書評<環境活動家のウソ八百>
グリーンピースに代表されるNGOから国連の内部部局まで、世界は”環境保護”が絶対正義のようにうたわれている。しかしながら、その活動に勤しむ人たちは科学的データを意図的に無視し、世界に危機を煽る。本書はそうした環境保護活動家たちの現実を、その思想から彼らの提供する科学的データの意図的なねじ曲げを明かし、彼らの偽善を暴いていく。
原著の著者はイタリア人。なので環境保護活動家の偽善を明かすにしても、まずは優生学に基づくバース・コントロールから始めていくあたりが、カトリック的な宗教的背景が見えて面白い。アフリカの人口爆発を一部でカトリックのせいにされていることへの反論的な部分もあるのだろう。
それと、「環境活動家のウソ八百」と言い切るには、やや矛盾をはらんでいるところもある。
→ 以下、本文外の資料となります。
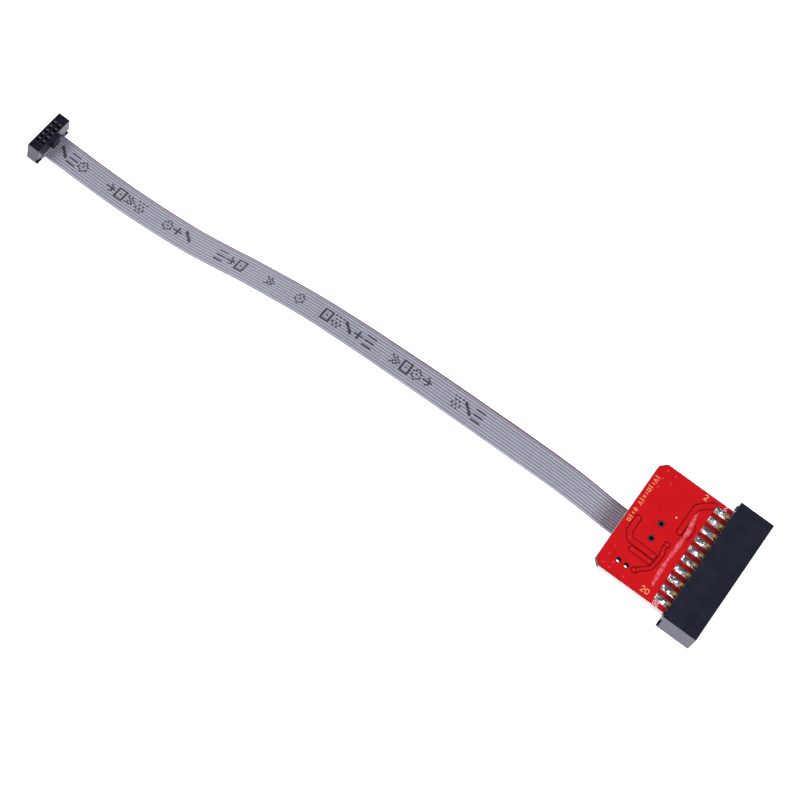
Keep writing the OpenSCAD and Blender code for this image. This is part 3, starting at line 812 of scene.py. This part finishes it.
def build_socket_contacts():
    tail_w, bridge_h = 0.64, 0.5
    leaf_z, leaf_w, leaf_t, flare = 0.375, 0.35, 0.12, 0.2
    for level, _, moves in each_row():
        parts = []
        for move in moves:
            parts.append((prism(contact_profile(), -tail_w / 2, tail_w / 2, 0.06), move))
            for side in (-1, 1):
                z = ROW_Z + side * leaf_z
                tip = z + side * flare
                leaf = [(CONTACT_X, z - leaf_t), (-0.95, z - leaf_t), (-0.8, tip - leaf_t),
                        (-0.8, tip + leaf_t), (-0.95, z + leaf_t), (CONTACT_X, z + leaf_t)]
                parts.append((prism(leaf, -leaf_w, leaf_w), move))
            parts.append((blocks([(ADD, [(CONTACT_X - 0.1, CONTACT_X + 0.6)], mid(leaf_w),
                                   around([ROW_Z], bridge_h))]), move))
        add_to_board(f"socket_contact_row_{level}", merge(parts), GOLD,
                     [f"socket_contacts_{level}"])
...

例えばアマゾンの熱帯雨林伐採により、いかにも世界の森林面積が減少しているかのような印象を受けるが、実際には森林面積は増加している。このことを扱った章ではヨーロッパでは「植林や保護計画により」森林が増加した、とある。保護活動家が声を上げたから保護計画が生まれたことは否定できまい。このことから、むしろ環境保護活動家がウソ百百を並べているというより、もはやその役目はもはや終了しつつある、というべきであろう。革命家や政治運動家が本来の目的を見失っていくのは、サヨク的活動の常であるとつくづく感じる。